(Bloomberg) -- Bank of America is pulling its wealthy clients' money from one of billionaire John Paulson’s hedge funds and reviewing another because of concern that large positions may be hard to sell.

The bank sent a memo to financial advisors telling them to withdraw about $80 million from Paulson’s Advantage Fund because of illiquid investments and elevated volatility, according to two people familiar with the matter. It also said they shouldn’t put any more client money into the firm's Special Situations Fund and put it on heightened review because of concern over some large illiquid investments, said the people, who asked not to be named because the funds are private.

"As part of our commitment to our clients, we provide rigorous initial due diligence and ongoing detailed analysis of all funds on our platform, and remain in constant dialog with fund managers regarding changes to the funds or their management," said Susan McCabe, a spokeswoman at the bank.

Paulson’s Advantage Fund gained 2.2% this year through June, after being up 8% through May. The Special Situations Fund lost 3.8% this year through June.

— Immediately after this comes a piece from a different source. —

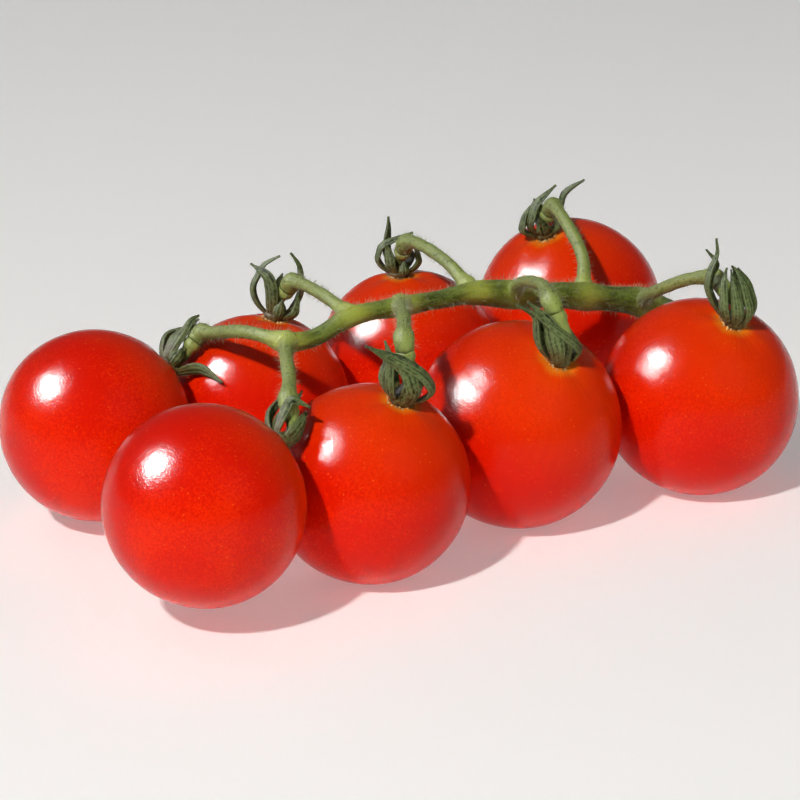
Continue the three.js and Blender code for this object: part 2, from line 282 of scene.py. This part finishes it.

One of the positions that concerned the bank was Extended Stay America, the people said. Paulson is one of the largest owners with 23% of the hotel operator, according to a May 28 regulatory filing. The bank also cited the fund’s stake of about 25% in OneWest Bank, which was acquired by CIT Group Inc. earlier this week. Paulson made almost $1 billion on that transaction across two funds.

Bank of America told the advisors they could recommend Paulson’s merger arbitrage fund as a replacement, according to the people.

A spokesman for Paulson declined to comment. The Bank of America memo was reported earlier Wednesday by ValueWalk.